start

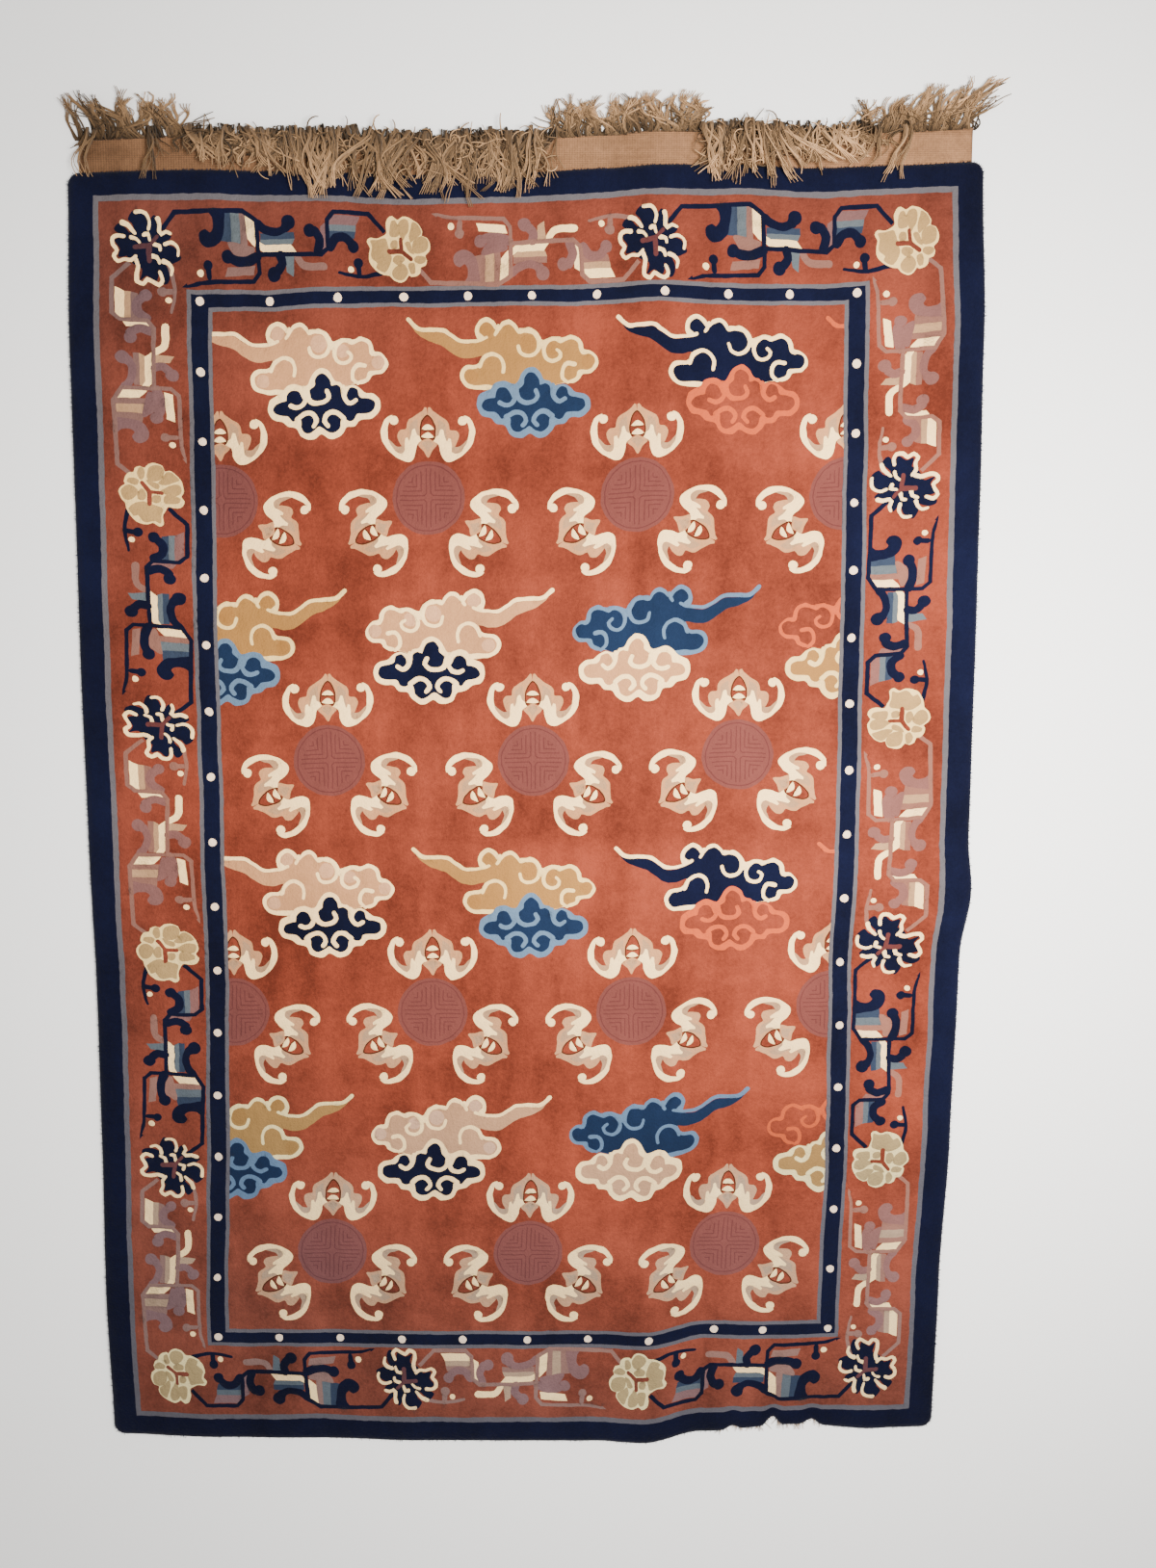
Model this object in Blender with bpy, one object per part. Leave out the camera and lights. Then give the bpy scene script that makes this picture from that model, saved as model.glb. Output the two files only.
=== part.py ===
"""A Peking rug laid flat: a knotted wool body with a plain-woven strip and a tousled fringe at one end.

Metres, +Z up. The rug lies on the XY plane with its underside at z = 0 and the middle of its wool body at
the origin. +Y points to the fringed end. The body is drawn on an even rectangle, and then drifts as the
real weave does: it is a little out of square, its sides bulge, and its plain end steps in near one corner,
where the pile is worn away.
"""
import bpy
import bmesh
import math
import random

# Wool body
WIDTH = 1.232
LENGTH = 1.810
THICKNESS = 0.010
CORNER_RADIUS = 0.016
SKEW = 0.0174
EDGE_RINGS = (
    # inset from the edge, drop below the top of the pile
    {"inset": 0.000, "drop": 0.0030},
    {"inset": 0.004, "drop": 0.0010},
    {"inset": 0.012, "drop": 0.0002},
)
GRID_STEP = 0.060
WORN_STEP = 0.008
WORN_FROM = 0.286
WORN_TO = 0.470
SWELL = 0.0005
SWELL_WAVE_X = 0.41
SWELL_WAVE_Y = 0.56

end

Written instruction
Copy out only the lines running from the beginning of the data to the line with "at one end.", both ends included.

Reply to the exercise
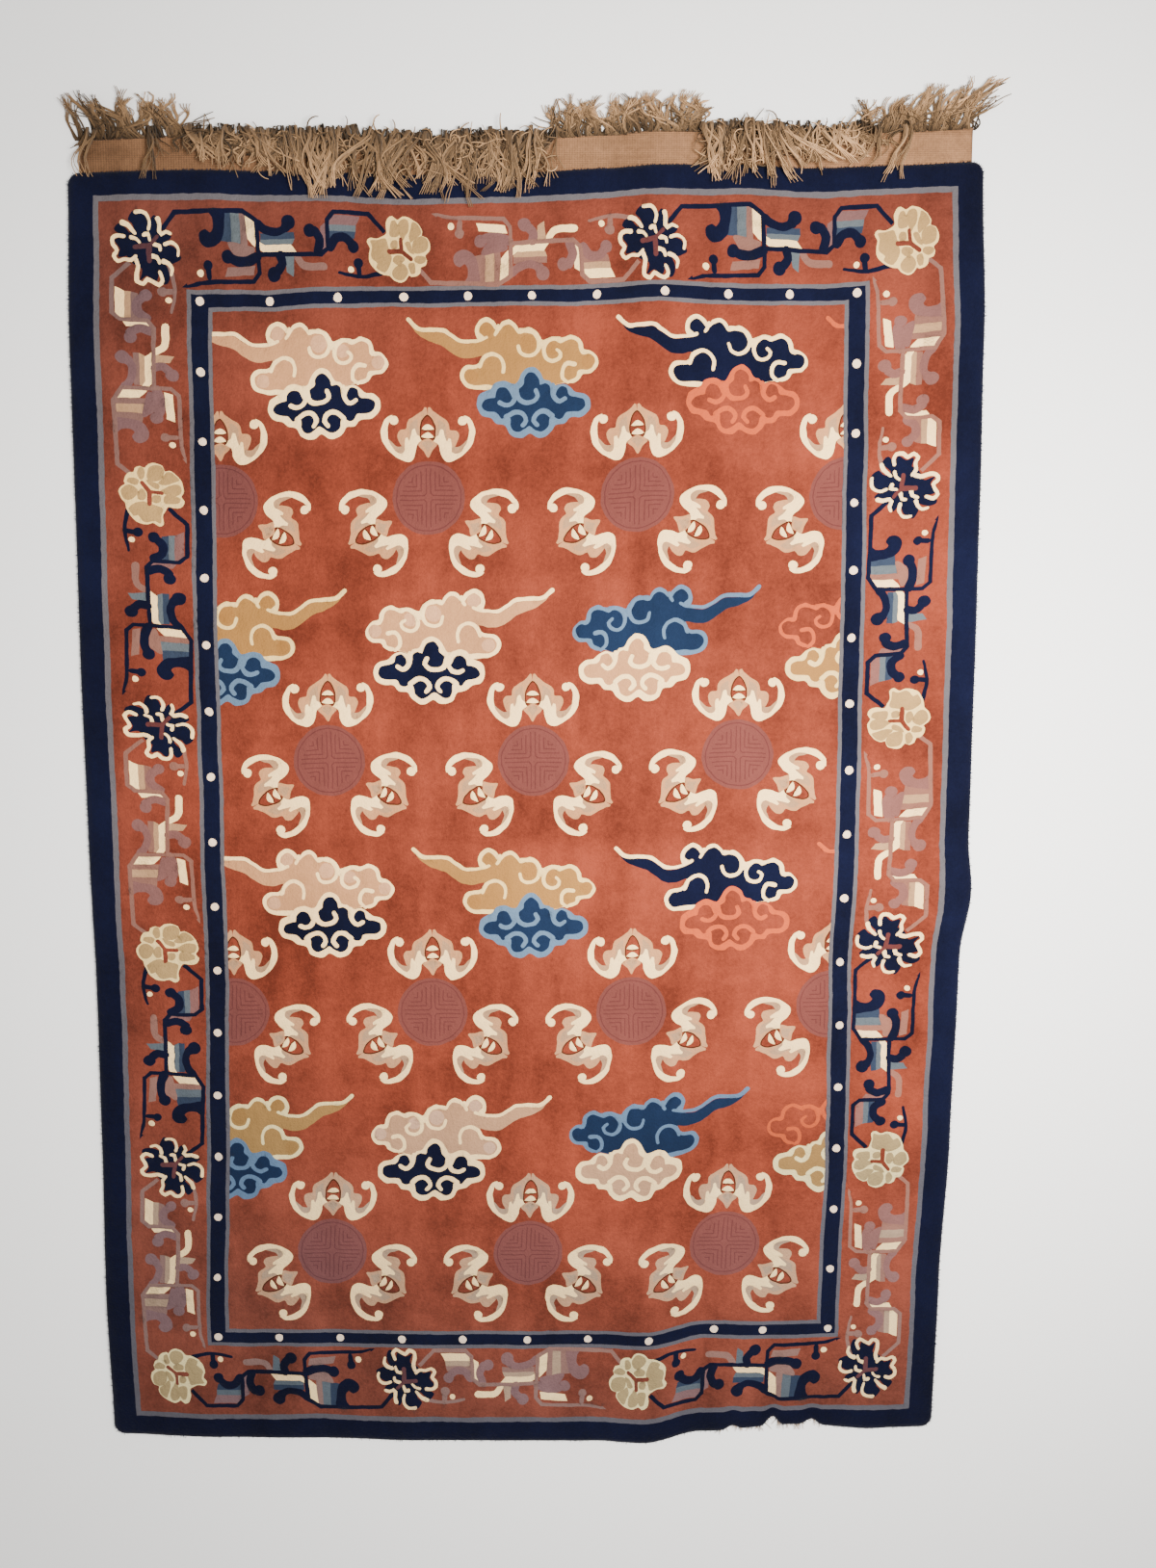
Model this object in Blender with bpy, one object per part. Leave out the camera and lights. Then give the bpy scene script that makes this picture from that model, saved as model.glb. Output the two files only.
=== part.py ===
"""A Peking rug laid flat: a knotted wool body with a plain-woven strip and a tousled fringe at one end.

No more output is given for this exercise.